Things aren't how they seem, and soon you are playing ambassador to an alien. In the tradition of Infocom and Douglas Adams, you have to assemble a machine out of bizarre parts.
The game focuses on a polymorph spell that takes you from place to place. People have mentioned how this can lock you out of victory; however, the part where you need it is so small that you can just undo a few turns and try again.
Near the end, though, the game got really hard. I accidentally combined two ingredients too early, which basically meant I had a bomb that would go off all the time and end the game. Then, the final portion of the game can be tricky.
Has an almanac with a ton of information in it that you can carry around.
A silly genre-bending romp that starts out as fantasy and ends up as science fiction. You're a wizard's apprentice, but the wizard has disappeared, and now it seems that a dragon is attacking the town. Very funny in parts, but the game itself is uneven--a tight inventory limit that complicates things, some random death, some strange NPC behavior. Still, the whimsy factor makes this one worth playing.
-- Duncan Stevens
>INVENTORY - Paul O'Brian writes about interactive fiction
Right about the time that Poor Zefron's Almanac (hereafter called PZA) starts feeling like another humdrum sword-and-sorcery game, it executes a nice surprising twist. To say too much more would be to give the game away, but the fact that the author bills PZA as "an interactive cross-genre romp" is a clue toward its direction. This twist made the game refreshing and fun again, especially after the frustration it caused me when I began playing it...

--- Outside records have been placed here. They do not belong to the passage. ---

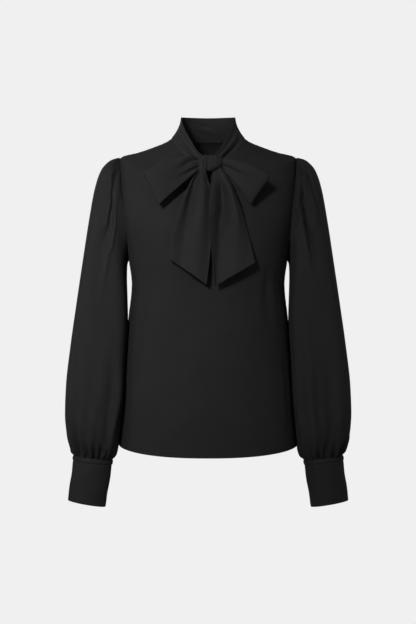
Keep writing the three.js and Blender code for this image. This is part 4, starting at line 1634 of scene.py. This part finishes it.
LOOP_RIGHT = BowLoop(
    node="bow_loop_right",
    root=((-0.015, -0.03), (-0.015, -0.05)),
    fold=((-0.118, -0.057), (-0.089, -0.115)),
    swell=0.014,
    folds=(
        Fold(
            ((0.0, 0.14), (0.04, 0.30), (0.08, 0.43), (0.14, 0.50)),
            (0.0022, 0.0065), 0.0036, 0.02, 0.7, 0.2,
        ),
        Fold(((0.0, 0.02), (0.06, 0.12), (0.16, 0.22)), (0.002, 0.006), -0.0020, 0.02, 0.7, 0.0),
        Fold(((0.0, 0.76), (0.08, 0.76), (0.16, 0.76)), (0.0024, 0.005), 0.0016, 0.02, 0.8),
        Fold(((0.0, 0.64), (0.10, 0.62), (0.24, 0.62)), (0.0024, 0.007), -0.0014, 0.02, 0.8),
        Fold(((0.76, 0.40), (0.88, 0.46), (1.0, 0.5)), (0.006, 0.0024), 0.0026, 0.7, 0.02),
    ),
)
LOOP_LEFT = BowLoop(
    node="bow_loop_left",
    flat=(0.072, 0.15),
    fold_y=-0.116,
    root=((0.0262, -0.031), (0.0262, -0.051)),
    fold=((0.112, -0.065), (0.08, -0.111)),
    swell=0.006,
    folds=(
        Fold(((0.0, 0.28), (0.10, 0.26), (0.20, 0.24)), (0.0024, 0.005), 0.0014, 0.02, 0.8),
        Fold(((0.0, 0.54), (0.14, 0.50), (0.30, 0.46)), (0.0026, 0.007), 0.0020, 0.02, 0.8),
        Fold(((0.0, 0.76), (0.10, 0.76), (0.20, 0.78)), (0.0024, 0.005), 0.0012, 0.02, 0.8),
        Fold(((0.0, 0.42), (0.14, 0.36), (0.30, 0.30)), (0.0024, 0.007), -0.0014, 0.02, 0.8),
        Fold(((0.76, 0.40), (0.88, 0.46), (1.0, 0.5)), (0.006, 0.0024), 0.0026, 0.7, 0.02),
    ),
)
TAIL_NAMES = ("row", "leftX", "leftZ", "rightX", "rightZ", "y", "fold")
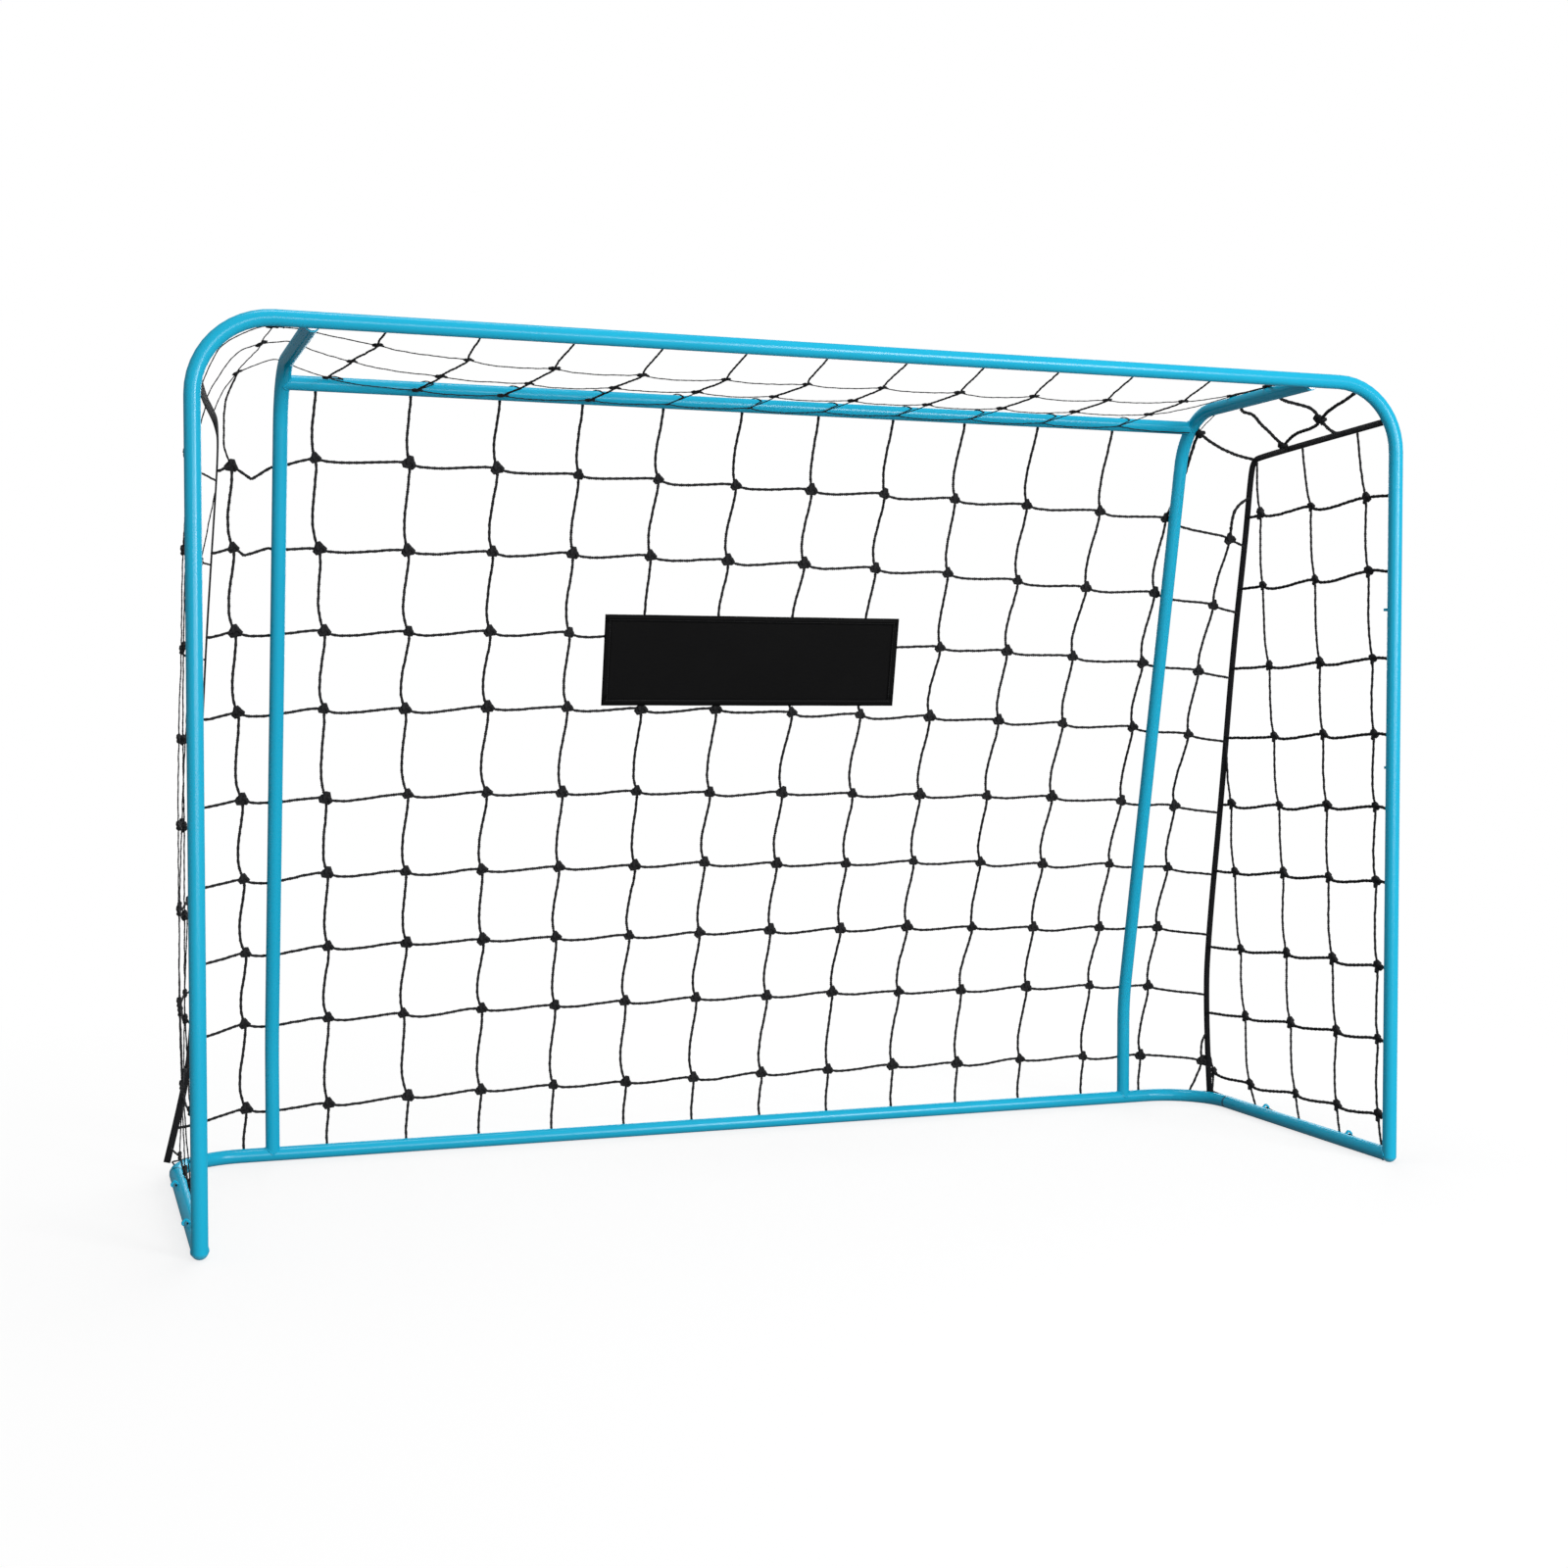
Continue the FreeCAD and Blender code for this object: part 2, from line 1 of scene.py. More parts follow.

Because of a fairly flexible (but extremely temporary) magic spell that becomes available at the very beginning of the game, I found myself repeatedly stranded, unable to proceed and forced to RESTART. This happened again later on in the game -- I committed a perfectly logical action and found out hundreds of turns later that this action had closed off the endgame. This is a frustrating experience, and one that could easily have been avoided with a few minor changes to the game's structure, changes which would not have had any discernible effect on puzzles or plot. In addition, there are a few areas in which the player character can be killed without warning, always an unwelcome design choice. PZA is (as far as I know) Carl Klutzke's first game, so chalk these flaws up to education. I look forward to playing another Klutzke game as well-implemented as PZA, but designed more thoughtfully.